We can also see how the gatekeeping of what is or isn’t taken seriously as art plays out by looking at another story which is remarkably similar to the Pinakothek prank. In 1999, Canadian comedian Tom Green pulled basically the same stunt for a sketch on his cable access TV show. I actually lived in Green’s hometown at the time that video aired; I can say with absolute confidence that his antics were widely considered to be childish and annoying. However, now that Green has achieved mainstream success, the conversation surrounding his work has taken on a very different character. Nowadays, Green is often seen as an innovative performance artist. While Green’s output isn’t necessarily my cup of tea, I do think there’s an interesting conversation here about the difference between performance art and vandalism and, crucially, about who gets to decide which is which.
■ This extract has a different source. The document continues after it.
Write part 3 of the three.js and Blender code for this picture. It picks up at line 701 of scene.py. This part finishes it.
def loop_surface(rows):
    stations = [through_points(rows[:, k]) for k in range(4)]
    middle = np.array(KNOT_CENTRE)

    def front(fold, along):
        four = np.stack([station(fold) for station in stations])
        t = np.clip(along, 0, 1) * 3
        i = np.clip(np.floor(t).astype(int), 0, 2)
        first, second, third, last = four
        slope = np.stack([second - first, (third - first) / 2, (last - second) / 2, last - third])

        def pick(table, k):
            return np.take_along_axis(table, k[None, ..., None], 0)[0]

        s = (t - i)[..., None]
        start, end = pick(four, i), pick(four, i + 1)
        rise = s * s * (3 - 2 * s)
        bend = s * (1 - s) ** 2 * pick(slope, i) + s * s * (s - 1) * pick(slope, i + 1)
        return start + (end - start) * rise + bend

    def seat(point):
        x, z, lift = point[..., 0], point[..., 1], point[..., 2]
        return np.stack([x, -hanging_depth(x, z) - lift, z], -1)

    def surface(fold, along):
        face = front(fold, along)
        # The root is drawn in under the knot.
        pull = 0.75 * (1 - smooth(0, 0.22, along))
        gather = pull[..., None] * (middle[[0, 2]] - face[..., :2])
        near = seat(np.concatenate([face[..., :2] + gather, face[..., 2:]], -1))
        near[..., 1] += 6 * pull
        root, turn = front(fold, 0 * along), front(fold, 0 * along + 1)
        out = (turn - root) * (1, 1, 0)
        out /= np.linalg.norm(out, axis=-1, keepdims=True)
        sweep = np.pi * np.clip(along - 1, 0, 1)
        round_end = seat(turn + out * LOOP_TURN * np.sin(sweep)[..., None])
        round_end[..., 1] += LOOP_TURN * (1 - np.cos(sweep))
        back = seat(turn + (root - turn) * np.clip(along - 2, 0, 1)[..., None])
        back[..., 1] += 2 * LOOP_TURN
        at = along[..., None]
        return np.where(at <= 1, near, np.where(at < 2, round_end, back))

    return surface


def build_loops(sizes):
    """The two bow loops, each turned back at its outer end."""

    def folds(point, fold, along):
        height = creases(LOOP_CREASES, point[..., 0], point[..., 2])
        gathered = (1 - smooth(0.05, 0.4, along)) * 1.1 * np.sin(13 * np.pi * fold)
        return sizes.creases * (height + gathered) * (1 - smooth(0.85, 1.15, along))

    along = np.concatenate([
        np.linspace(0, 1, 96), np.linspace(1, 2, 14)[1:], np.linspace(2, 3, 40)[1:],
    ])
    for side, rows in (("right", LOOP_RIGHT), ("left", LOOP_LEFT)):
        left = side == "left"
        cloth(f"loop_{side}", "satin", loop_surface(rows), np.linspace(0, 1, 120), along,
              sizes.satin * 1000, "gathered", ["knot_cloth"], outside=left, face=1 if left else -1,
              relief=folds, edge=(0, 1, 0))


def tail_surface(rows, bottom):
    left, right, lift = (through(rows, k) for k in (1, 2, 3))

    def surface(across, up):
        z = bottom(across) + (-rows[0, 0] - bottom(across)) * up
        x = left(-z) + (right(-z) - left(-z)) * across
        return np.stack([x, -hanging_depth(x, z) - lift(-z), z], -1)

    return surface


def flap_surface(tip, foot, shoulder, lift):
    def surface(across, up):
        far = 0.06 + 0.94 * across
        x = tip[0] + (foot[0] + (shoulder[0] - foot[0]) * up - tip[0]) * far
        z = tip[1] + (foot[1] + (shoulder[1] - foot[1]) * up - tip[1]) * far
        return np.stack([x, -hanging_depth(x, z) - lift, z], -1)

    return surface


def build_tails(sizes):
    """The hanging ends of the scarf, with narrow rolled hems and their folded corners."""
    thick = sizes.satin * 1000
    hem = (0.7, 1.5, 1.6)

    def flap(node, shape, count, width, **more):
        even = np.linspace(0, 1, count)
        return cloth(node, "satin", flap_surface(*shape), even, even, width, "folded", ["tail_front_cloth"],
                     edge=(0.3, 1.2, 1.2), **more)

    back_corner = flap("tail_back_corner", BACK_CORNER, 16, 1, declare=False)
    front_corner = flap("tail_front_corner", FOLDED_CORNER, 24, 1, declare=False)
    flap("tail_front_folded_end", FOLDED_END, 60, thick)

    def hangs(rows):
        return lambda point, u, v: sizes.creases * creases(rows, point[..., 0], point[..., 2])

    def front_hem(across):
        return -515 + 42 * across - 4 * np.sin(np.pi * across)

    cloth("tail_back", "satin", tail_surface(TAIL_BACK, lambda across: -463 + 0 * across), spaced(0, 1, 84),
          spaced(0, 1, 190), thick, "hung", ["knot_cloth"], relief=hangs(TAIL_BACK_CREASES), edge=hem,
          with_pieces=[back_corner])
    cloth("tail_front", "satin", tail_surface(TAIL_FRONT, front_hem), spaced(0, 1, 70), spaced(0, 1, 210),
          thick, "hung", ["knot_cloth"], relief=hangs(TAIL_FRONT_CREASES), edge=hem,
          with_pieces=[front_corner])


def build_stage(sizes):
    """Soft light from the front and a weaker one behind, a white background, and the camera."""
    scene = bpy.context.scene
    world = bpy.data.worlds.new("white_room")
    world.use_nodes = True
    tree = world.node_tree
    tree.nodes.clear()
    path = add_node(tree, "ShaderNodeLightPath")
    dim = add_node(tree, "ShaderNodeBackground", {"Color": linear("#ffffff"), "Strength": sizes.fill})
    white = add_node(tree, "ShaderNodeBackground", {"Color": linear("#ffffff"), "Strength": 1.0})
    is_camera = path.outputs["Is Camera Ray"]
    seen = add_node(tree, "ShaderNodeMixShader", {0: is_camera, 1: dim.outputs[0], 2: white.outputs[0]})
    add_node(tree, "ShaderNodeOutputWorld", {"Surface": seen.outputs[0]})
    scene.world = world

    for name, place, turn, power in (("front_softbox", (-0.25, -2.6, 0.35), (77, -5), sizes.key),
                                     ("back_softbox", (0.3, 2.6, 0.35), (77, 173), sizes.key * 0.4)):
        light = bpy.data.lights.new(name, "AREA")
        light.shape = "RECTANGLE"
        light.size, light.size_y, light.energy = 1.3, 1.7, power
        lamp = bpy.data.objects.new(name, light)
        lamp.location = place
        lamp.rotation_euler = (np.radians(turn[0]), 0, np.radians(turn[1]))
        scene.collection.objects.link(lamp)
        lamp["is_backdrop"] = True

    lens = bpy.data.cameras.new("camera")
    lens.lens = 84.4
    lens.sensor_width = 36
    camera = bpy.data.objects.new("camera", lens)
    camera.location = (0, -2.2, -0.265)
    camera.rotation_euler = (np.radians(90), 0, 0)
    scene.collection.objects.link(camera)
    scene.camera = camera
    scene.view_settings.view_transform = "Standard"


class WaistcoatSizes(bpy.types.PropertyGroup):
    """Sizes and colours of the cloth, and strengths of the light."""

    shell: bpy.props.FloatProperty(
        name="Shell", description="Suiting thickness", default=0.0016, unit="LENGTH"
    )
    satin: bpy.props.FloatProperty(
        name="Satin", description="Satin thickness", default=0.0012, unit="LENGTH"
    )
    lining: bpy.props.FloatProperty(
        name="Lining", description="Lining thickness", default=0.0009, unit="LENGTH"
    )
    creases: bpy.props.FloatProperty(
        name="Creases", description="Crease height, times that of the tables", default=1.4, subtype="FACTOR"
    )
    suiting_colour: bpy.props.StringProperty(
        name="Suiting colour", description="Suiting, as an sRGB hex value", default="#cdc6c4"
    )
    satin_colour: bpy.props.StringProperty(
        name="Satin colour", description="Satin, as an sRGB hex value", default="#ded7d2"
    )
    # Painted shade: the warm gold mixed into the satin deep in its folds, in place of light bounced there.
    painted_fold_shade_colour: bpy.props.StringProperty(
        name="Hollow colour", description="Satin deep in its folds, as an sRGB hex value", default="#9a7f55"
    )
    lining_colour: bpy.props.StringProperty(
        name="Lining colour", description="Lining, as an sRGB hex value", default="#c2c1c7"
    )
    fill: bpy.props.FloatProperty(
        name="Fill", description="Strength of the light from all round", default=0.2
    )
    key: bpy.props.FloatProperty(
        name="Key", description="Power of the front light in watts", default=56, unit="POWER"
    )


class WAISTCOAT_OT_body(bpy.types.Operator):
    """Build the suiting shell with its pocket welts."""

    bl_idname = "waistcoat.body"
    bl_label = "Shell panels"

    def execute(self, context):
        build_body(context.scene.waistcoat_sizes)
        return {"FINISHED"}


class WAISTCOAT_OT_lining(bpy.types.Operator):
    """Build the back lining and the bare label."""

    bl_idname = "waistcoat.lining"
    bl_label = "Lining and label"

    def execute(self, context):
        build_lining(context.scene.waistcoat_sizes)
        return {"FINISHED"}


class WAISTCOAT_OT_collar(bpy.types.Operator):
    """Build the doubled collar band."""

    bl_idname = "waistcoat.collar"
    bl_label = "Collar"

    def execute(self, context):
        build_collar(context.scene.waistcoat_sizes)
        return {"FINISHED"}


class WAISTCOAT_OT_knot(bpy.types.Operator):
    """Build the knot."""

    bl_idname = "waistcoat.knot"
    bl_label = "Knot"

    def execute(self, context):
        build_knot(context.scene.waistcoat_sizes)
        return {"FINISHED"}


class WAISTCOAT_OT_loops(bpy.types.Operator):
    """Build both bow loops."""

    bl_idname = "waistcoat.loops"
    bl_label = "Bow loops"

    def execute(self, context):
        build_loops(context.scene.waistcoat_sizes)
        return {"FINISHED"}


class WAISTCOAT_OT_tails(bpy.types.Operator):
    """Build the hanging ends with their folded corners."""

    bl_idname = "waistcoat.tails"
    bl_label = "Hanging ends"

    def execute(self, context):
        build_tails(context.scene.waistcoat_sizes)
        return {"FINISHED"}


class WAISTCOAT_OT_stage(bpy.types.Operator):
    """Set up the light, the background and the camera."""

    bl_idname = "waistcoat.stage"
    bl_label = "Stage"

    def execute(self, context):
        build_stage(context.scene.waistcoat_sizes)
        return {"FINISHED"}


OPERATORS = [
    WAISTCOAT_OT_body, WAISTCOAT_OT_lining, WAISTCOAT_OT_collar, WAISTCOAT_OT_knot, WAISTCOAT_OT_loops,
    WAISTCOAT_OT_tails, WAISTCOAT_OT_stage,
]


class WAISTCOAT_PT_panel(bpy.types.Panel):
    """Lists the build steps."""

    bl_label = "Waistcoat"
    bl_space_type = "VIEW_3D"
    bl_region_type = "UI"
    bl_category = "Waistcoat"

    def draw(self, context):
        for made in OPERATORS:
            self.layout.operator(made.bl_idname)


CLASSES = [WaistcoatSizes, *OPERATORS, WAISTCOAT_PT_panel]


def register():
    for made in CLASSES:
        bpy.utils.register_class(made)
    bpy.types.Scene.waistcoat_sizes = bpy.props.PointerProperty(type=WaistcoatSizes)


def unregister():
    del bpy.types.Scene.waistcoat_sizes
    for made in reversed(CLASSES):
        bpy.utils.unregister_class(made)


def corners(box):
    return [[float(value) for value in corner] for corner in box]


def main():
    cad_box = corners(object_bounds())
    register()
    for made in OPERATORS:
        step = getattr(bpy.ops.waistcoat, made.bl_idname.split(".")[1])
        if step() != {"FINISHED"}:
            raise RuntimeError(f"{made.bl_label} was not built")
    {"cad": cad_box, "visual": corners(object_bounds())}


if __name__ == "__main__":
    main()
The series of image which accompany this essay represent my own efforts to grapple with the questions at hand. Each composition is based around the idea of presenting another photographer’s work in a new context. For me, these still life arrangements suggest a similar question to Fountain, in the sense that they draw attention to the fact that how an artwork is displayed can have a significant impact on its deeper meaning. As in all still life, the bones and dead flowers in these images remind us of mortality and, by extension, of the limited time any artist has to leave their mark on the art world. The photographers who created these portraits are unknown. So, too, have the names of the people in these antique photographs been lost to history. And that anonymity, that namelessness, is very much the point. For every artist like Duchamp—whose work is celebrated by the art establishment and remembered long after his death—there are hundreds more who will fade into obscurity. The difference between one fate and the other might be considerably more arbitrary than we’d like to believe.